## start

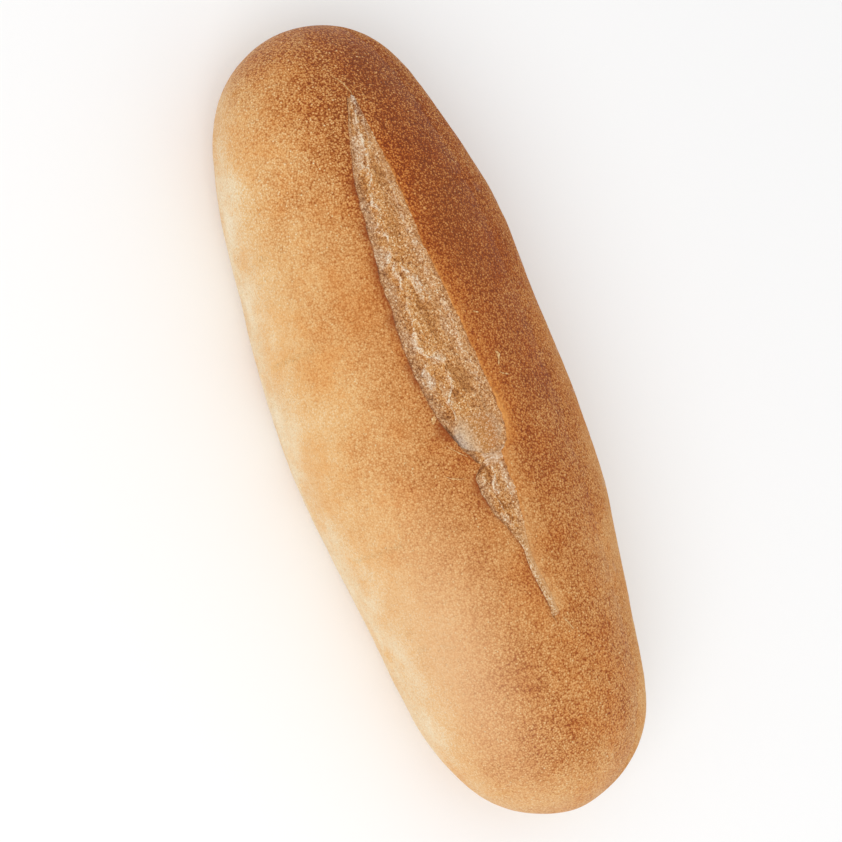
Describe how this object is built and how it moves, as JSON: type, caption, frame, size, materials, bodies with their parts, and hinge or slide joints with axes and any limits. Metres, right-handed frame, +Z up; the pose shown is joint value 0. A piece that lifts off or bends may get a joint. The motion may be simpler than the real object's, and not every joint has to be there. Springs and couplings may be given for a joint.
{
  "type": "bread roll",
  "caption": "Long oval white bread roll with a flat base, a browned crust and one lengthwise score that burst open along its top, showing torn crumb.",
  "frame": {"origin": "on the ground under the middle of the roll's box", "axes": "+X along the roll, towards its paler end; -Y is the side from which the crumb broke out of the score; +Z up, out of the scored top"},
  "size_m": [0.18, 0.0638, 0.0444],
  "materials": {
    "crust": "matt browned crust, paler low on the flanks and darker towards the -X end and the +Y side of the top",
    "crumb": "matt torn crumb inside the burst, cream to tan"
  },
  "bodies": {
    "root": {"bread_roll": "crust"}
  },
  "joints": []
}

## end
## start

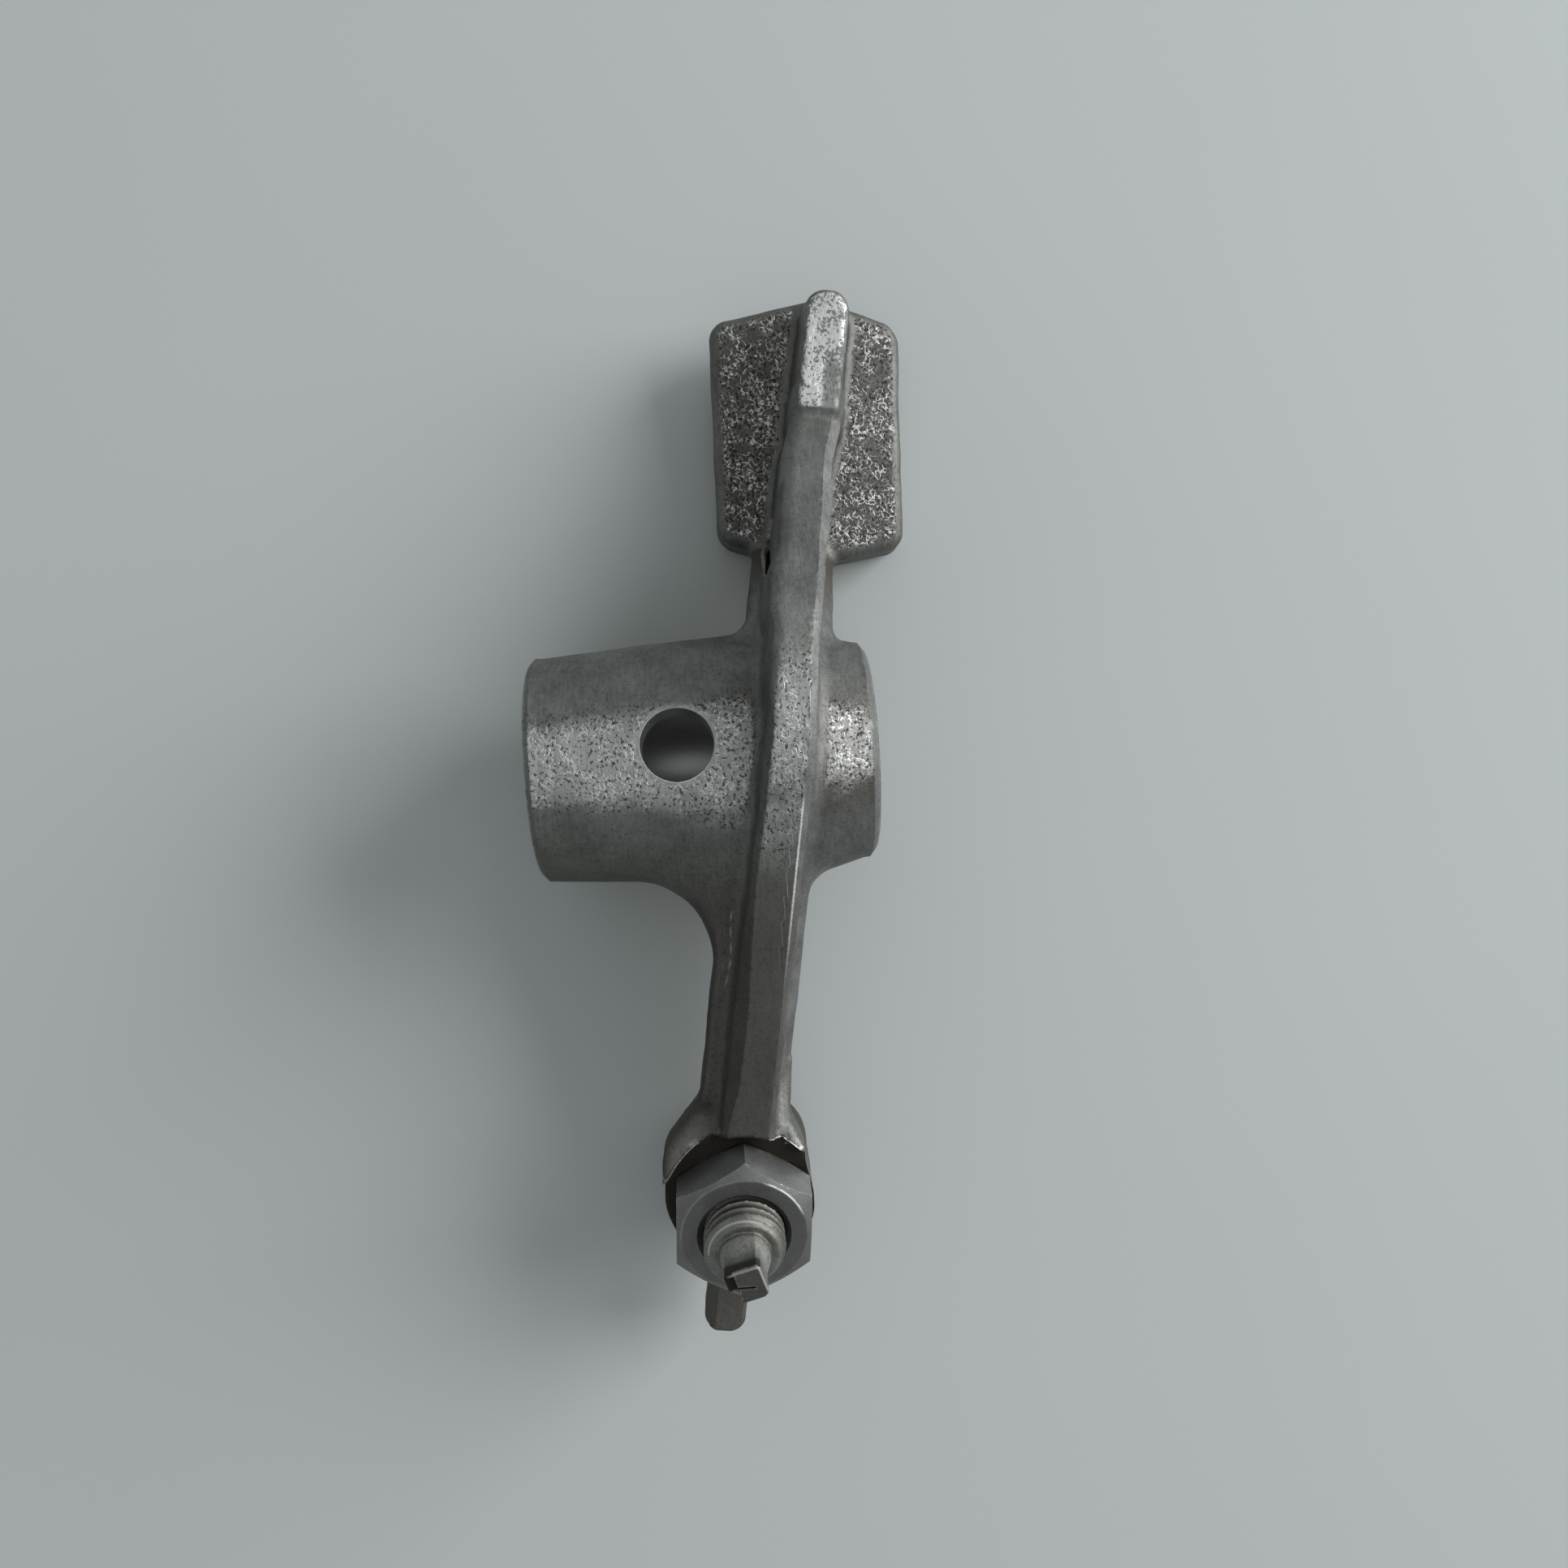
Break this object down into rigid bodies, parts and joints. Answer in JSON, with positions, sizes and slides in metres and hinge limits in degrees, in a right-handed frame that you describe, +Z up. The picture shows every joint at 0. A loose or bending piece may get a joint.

## end
## start

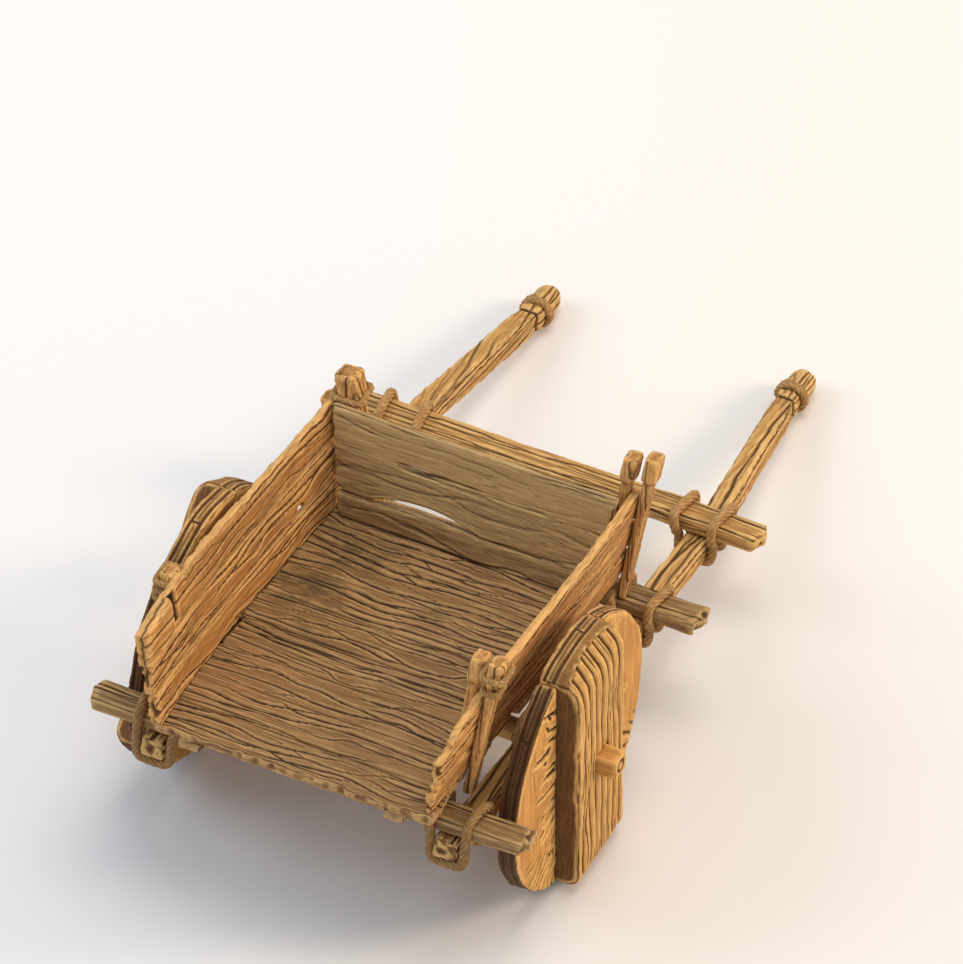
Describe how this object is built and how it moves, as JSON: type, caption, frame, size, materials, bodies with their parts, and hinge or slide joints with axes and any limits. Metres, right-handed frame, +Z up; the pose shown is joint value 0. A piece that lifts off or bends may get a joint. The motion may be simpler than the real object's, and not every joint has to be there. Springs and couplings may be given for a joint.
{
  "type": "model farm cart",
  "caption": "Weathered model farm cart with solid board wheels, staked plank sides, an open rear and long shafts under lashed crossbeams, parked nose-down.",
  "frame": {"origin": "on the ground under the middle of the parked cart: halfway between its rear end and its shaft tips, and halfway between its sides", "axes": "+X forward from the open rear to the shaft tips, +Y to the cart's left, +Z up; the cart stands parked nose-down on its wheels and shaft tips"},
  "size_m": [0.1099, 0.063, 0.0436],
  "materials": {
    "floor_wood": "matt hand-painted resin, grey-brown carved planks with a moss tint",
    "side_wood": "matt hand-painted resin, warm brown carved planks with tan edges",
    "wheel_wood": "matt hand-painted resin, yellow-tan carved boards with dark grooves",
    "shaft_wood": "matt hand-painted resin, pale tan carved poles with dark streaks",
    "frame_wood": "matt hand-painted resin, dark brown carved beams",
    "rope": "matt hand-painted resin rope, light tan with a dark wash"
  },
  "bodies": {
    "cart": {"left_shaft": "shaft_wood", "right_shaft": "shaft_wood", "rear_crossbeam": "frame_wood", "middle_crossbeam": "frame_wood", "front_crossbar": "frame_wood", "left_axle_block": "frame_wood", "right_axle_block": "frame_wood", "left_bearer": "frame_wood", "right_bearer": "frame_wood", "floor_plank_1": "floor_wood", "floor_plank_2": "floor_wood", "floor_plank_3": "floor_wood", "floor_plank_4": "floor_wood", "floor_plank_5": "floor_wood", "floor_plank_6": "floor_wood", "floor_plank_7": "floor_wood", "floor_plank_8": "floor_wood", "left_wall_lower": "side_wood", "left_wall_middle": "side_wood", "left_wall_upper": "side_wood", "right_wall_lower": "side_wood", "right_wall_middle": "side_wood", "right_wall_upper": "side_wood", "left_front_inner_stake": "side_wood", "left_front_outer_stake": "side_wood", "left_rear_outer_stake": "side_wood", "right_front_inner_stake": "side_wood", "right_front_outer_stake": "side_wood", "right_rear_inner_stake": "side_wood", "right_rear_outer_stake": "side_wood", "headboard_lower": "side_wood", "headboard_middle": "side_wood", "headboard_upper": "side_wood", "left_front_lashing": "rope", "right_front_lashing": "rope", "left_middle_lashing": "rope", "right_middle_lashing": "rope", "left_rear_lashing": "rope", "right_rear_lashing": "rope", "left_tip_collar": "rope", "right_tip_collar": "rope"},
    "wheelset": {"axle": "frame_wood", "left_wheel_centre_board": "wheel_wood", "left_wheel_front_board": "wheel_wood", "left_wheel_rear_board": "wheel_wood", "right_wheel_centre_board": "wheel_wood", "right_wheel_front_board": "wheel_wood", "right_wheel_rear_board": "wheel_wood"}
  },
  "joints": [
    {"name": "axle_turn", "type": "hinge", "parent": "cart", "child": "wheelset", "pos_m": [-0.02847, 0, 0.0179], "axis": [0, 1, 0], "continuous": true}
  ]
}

## end

**Given request**.
Find every line in the records above that holds the word "type", and copy each one.

**Result below**.
Describe how this object is built and how it moves, as JSON: type, caption, frame, size, materials, bodies with their parts, and hinge or slide joints with axes and any limits. Metres, right-handed frame, +Z up; the pose shown is joint value 0. A piece that lifts off or bends may get a joint. The motion may be simpler than the real object's, and not every joint has to be there. Springs and couplings may be given for a joint.
  "type": "bread roll",
Describe how this object is built and how it moves, as JSON: type, caption, frame, size, materials, bodies with their parts, and hinge or slide joints with axes and any limits. Metres, right-handed frame, +Z up; the pose shown is joint value 0. A piece that lifts off or bends may get a joint. The motion may be simpler than the real object's, and not every joint has to be there. Springs and couplings may be given for a joint.
  "type": "model farm cart",
    {"name": "axle_turn", "type": "hinge", "parent": "cart", "child": "wheelset", "pos_m": [-0.02847, 0, 0.0179], "axis": [0, 1, 0], "continuous": true}